⟨
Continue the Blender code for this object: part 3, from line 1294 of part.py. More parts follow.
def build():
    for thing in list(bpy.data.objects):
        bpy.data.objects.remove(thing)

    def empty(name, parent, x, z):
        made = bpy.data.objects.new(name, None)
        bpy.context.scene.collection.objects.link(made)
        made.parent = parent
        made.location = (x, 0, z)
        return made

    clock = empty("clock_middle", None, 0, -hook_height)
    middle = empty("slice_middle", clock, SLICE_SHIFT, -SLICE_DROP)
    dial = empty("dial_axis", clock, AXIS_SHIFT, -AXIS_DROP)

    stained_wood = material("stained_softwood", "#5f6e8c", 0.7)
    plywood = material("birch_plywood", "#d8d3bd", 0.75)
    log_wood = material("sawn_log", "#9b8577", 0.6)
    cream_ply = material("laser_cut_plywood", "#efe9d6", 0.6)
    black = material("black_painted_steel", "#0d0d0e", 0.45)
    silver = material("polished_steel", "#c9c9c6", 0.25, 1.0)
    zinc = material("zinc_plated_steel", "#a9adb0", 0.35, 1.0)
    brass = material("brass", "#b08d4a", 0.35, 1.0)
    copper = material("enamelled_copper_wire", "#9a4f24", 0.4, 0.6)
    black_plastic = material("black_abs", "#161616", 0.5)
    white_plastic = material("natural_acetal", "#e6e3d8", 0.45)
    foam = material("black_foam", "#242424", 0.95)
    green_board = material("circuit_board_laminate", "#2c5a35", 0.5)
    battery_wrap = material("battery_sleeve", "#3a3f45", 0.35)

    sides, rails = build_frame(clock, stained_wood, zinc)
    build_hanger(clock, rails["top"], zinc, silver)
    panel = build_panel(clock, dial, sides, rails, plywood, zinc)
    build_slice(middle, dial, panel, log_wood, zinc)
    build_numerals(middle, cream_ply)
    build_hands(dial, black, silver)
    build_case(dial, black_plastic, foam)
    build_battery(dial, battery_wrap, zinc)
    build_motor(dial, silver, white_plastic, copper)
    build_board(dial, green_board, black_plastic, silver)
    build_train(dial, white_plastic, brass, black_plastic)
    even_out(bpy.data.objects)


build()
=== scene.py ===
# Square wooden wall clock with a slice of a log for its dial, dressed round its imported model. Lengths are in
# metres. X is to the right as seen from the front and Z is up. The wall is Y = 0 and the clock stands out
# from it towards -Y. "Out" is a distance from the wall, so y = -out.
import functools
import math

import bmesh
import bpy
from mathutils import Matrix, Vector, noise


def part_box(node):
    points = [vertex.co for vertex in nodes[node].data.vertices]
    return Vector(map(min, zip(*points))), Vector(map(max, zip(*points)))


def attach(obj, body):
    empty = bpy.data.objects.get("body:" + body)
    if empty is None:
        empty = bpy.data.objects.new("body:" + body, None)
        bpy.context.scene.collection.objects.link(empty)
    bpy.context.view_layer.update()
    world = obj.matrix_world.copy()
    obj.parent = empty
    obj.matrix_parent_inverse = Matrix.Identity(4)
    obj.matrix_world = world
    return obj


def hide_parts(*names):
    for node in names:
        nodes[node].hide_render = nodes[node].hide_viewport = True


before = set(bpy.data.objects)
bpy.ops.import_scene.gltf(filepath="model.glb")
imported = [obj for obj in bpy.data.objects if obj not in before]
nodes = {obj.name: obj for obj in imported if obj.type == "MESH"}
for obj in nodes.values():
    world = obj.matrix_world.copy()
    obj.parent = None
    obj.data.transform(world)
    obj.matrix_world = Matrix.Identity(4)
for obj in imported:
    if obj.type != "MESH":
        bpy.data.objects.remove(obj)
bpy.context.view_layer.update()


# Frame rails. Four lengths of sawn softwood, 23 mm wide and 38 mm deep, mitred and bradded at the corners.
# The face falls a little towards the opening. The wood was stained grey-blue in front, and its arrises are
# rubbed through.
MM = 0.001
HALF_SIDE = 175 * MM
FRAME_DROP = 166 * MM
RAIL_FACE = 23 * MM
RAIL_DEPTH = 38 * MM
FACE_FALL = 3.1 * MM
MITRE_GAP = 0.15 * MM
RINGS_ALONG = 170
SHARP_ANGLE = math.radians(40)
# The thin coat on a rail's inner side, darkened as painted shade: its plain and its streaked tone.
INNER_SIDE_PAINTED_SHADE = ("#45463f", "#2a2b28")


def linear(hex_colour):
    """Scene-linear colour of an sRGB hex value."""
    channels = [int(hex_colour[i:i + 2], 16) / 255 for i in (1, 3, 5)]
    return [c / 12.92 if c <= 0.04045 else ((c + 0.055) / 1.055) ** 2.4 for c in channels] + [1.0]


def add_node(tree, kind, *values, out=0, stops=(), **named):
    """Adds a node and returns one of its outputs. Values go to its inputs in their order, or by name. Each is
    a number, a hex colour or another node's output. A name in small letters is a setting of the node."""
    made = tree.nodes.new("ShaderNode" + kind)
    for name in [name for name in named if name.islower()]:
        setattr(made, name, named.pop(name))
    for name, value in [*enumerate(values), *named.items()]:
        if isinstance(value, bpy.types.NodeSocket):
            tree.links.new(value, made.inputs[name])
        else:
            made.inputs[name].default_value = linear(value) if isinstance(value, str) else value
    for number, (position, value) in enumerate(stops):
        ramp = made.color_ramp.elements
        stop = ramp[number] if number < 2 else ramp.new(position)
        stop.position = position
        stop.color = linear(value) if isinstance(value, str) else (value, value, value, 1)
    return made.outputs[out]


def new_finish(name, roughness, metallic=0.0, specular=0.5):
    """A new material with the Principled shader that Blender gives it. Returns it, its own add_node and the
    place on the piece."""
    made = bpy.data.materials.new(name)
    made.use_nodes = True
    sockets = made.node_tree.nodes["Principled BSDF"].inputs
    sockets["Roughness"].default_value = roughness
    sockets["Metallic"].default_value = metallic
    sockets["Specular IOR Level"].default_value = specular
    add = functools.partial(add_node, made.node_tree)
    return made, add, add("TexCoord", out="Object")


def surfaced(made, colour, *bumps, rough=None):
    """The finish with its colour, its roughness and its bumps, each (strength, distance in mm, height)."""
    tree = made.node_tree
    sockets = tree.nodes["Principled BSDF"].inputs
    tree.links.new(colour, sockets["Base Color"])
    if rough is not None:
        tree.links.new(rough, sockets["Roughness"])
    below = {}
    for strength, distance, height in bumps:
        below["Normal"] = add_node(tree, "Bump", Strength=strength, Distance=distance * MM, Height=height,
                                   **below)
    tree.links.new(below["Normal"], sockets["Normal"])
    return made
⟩
## Objective:
Retype exactly, and only, the lines from the one containing "sides, rails = build_frame(clock, stained_wood, zinc)" through the one containing "before = set(bpy.data.objects)", both included.

## Correct response:
    sides, rails = build_frame(clock, stained_wood, zinc)
    build_hanger(clock, rails["top"], zinc, silver)
    panel = build_panel(clock, dial, sides, rails, plywood, zinc)
    build_slice(middle, dial, panel, log_wood, zinc)
    build_numerals(middle, cream_ply)
    build_hands(dial, black, silver)
    build_case(dial, black_plastic, foam)
    build_battery(dial, battery_wrap, zinc)
    build_motor(dial, silver, white_plastic, copper)
    build_board(dial, green_board, black_plastic, silver)
    build_train(dial, white_plastic, brass, black_plastic)
    even_out(bpy.data.objects)


build()
=== scene.py ===
# Square wooden wall clock with a slice of a log for its dial, dressed round its imported model. Lengths are in
# metres. X is to the right as seen from the front and Z is up. The wall is Y = 0 and the clock stands out
# from it towards -Y. "Out" is a distance from the wall, so y = -out.
import functools
import math

import bmesh
import bpy
from mathutils import Matrix, Vector, noise


def part_box(node):
    points = [vertex.co for vertex in nodes[node].data.vertices]
    return Vector(map(min, zip(*points))), Vector(map(max, zip(*points)))


def attach(obj, body):
    empty = bpy.data.objects.get("body:" + body)
    if empty is None:
        empty = bpy.data.objects.new("body:" + body, None)
        bpy.context.scene.collection.objects.link(empty)
    bpy.context.view_layer.update()
    world = obj.matrix_world.copy()
    obj.parent = empty
    obj.matrix_parent_inverse = Matrix.Identity(4)
    obj.matrix_world = world
    return obj


def hide_parts(*names):
    for node in names:
        nodes[node].hide_render = nodes[node].hide_viewport = True


before = set(bpy.data.objects)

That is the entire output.